The government has no public education campaign against physical punishment.
The claim that the government is educating the public against physical discipline is a fiction. There is no widespread educational campaign aimed at the general public. One or two pamphlets and a video targeted at a specific audience do not amount to public education. Given that s. 43 would conflict with an effective campaign against corporal punishment, it is not surprising that no such campaign has been launched.

Judicial interpretations of section 43 have indeed been "muddled and subjective"
The majority acknowledges that judicial interpretations of s. 43 have been muddled and subjective right up to the present. Courts have acquitted parents and teachers for assaults with objects, to the head, on young children and teenagers, and assaults causing bruises and contusions. See Law, Table of Acquittals for examples of such acquittals in the 1990s to the present.
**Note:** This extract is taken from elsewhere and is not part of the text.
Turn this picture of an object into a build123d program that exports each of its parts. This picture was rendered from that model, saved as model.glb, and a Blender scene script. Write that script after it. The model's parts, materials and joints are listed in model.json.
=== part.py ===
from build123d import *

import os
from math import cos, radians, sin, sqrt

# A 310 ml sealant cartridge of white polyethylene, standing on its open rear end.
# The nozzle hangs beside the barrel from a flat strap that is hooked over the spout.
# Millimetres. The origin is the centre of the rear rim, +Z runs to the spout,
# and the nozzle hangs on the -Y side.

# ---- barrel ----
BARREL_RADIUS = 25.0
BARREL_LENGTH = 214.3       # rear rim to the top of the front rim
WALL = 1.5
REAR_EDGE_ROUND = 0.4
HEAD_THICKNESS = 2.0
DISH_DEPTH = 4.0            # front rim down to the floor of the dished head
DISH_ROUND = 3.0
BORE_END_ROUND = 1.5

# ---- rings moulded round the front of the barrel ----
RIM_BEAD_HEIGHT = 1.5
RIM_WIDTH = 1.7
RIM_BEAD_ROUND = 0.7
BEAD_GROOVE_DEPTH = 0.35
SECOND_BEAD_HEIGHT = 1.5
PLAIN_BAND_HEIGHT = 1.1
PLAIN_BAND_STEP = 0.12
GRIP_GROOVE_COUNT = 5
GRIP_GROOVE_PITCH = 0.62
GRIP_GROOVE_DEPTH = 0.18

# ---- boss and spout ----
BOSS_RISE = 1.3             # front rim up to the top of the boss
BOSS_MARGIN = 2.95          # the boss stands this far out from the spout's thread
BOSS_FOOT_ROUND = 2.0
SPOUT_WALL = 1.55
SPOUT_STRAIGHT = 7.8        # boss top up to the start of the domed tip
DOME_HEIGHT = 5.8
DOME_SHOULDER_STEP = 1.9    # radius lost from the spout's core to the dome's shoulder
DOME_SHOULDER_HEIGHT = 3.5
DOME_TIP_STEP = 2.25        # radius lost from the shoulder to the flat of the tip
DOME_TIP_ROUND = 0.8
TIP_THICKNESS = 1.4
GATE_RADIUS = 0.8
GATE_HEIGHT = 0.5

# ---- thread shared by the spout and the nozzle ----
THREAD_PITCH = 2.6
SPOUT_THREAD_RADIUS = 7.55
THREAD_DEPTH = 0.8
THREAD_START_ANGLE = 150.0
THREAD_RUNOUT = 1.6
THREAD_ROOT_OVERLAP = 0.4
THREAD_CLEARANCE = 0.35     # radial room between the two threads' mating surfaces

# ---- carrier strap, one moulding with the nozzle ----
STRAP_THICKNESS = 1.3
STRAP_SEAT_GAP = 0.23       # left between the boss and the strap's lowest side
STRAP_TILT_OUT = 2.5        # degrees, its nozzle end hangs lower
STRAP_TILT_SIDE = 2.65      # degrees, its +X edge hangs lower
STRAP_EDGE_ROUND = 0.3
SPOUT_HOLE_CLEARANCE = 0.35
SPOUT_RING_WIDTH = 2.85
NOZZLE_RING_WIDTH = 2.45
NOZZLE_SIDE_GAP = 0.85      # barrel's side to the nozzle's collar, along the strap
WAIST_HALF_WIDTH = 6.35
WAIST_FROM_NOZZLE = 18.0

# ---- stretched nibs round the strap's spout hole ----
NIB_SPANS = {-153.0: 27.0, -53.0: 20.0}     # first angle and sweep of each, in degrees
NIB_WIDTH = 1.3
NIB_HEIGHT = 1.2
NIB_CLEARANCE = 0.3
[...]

Physical punishment by schoolteachers illegal
While all justices agreed that schoolteachers may use reasonable force to restrain or remove children, they were unanimous in holding that corporal punishment by teachers is "not acceptable". However, the strap and paddle are still being used and threatened in some public and private schools. The education acts of Ontario, Manitoba, Saskatchewan and Alberta should be amended to make it clear that this is not allowed. Other provinces have already done so. When corporal punishment in all British schools was finally banned in 1996, the common law power to restrain students was set out in the UK Education Act. These provinces could do the same if they considered it necessary.

Court can't rewrite section 43 to make it constitutional
Both Justices Arbour and Deschamps held that the majority failed to interpret s. 43 according to its wording and decisions by lower courts and essentially rewrote the section in order to find it constitutional. Justice Binnie agreed that the majority interpretation "pushes the boundary between judicial interpretation and judicial amendment".